Overnight rioting “erupted” in Baltimore on Monday after the funeral of 25-year-old Freddie Gray. Gray passed a week after a “mysterious” encounter with the Baltimore Police Department (the ones infamously noted here for their impeccably “Happy” service towards their citizens) that resulted in a fatal spinal cord injury. Except, here’s the thing… Gray’s death was anything but mysterious. There is absolutely nothing mysterious about it, except for the reason Gray was stopped by police in the first place and why police seem so baffled with their explanations. Without knowing exactly what happened, we know exactly what happened insofar as we can say that an “arrest” even after a chase should not result in a severed spine.

Similarly, news outlets such as The Baltimore Sun, NBC,  and the Wall Street Journal reported the “erupting” violence, but “erupt” and all of its attendant derivatives are also inadequate to describe the events in Baltimore. According to the Oxford English Dictionary, some definitions of “erupt” are as follows:

1.3 break out or burst forth suddenly and dramatically; 1.4 give vent to anger, enthusiasm, amusement, or other feelings in a sudden and noisy way

Embedded within these definitions are the implication of randomness and spontaneity, a complete disconnect from the underlying structural and historical context of the city. The rioting in Baltimore last night was neither random nor spontaneous. In fact, one can argue that quite the opposite is true. After decades of marginalization and oppression through divestment and economic neglect, disenfranchisement through mass incarceration, police brutality, and just generally being failed by policy choices at the city and state level, it is completely predictable that riots result.

Even if we were to think about “erupt” in its volcanic context – “1.2 explode with with and noise resembling an active volcano –  riots are not volcanoes. Especially not riots in response to injustice and oppression. A volcanic eruption is unpreventable. Systematic oppression, racism, and police brutality are, arguably, completely preventable.

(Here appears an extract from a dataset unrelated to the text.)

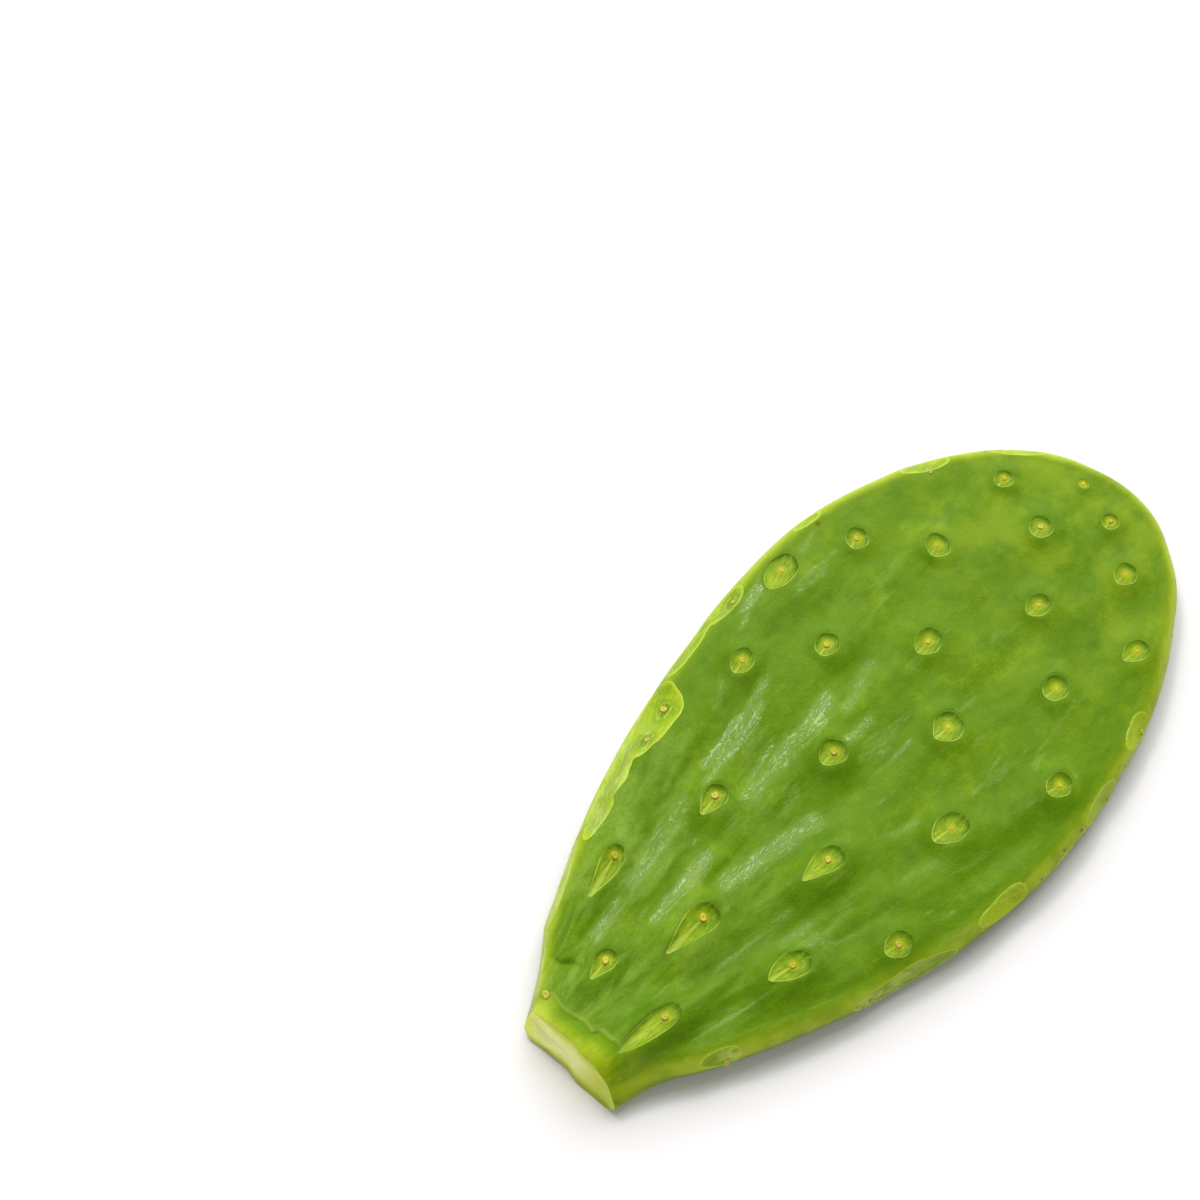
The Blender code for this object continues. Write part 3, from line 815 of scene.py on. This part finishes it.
def makeSkinMaterial():
    material, tree, shader = newMaterial(
        "cactusSkin", Subsurface_Weight=0.12, Subsurface_Radius=(1, 0.9, 0.25), Subsurface_Scale=0.0016,
        Specular_IOR_Level=0.22, Specular_Tint=(0.8, 1, 0.35, 1), Coat_Roughness=0.28, Coat_IOR=1.5, IOR=1.42,
    )
    place = millimetres(tree)
    fan, fanX, fanY, fanZ = values(tree, "fanPlace")
    spot, along, across, edge = values(tree, "areoleSpot")
    _, depth, beyond, collar = values(tree, "padZones")
    _, tone, gloss, speck = values(tree, "padTones")
    _, nub, _, _ = values(tree, "nubSpot")
    look = coloursOf(skinLook)
    grain = useGroup(grainGroup, Place=place, Stretch=0.8)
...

Justice for Freddie Gray is an example of one issue (read: police brutality) in a system full of conflated issues. Focusing on the rioting, which is a symptom and not the cause, is a distraction from the diseased system that is systemic and institutionalized oppression of minorities, the poor, and youth in the United States.

I have said it before and will say it again. Rioting is the language of an unheard people. You may not speak it, but you will understand.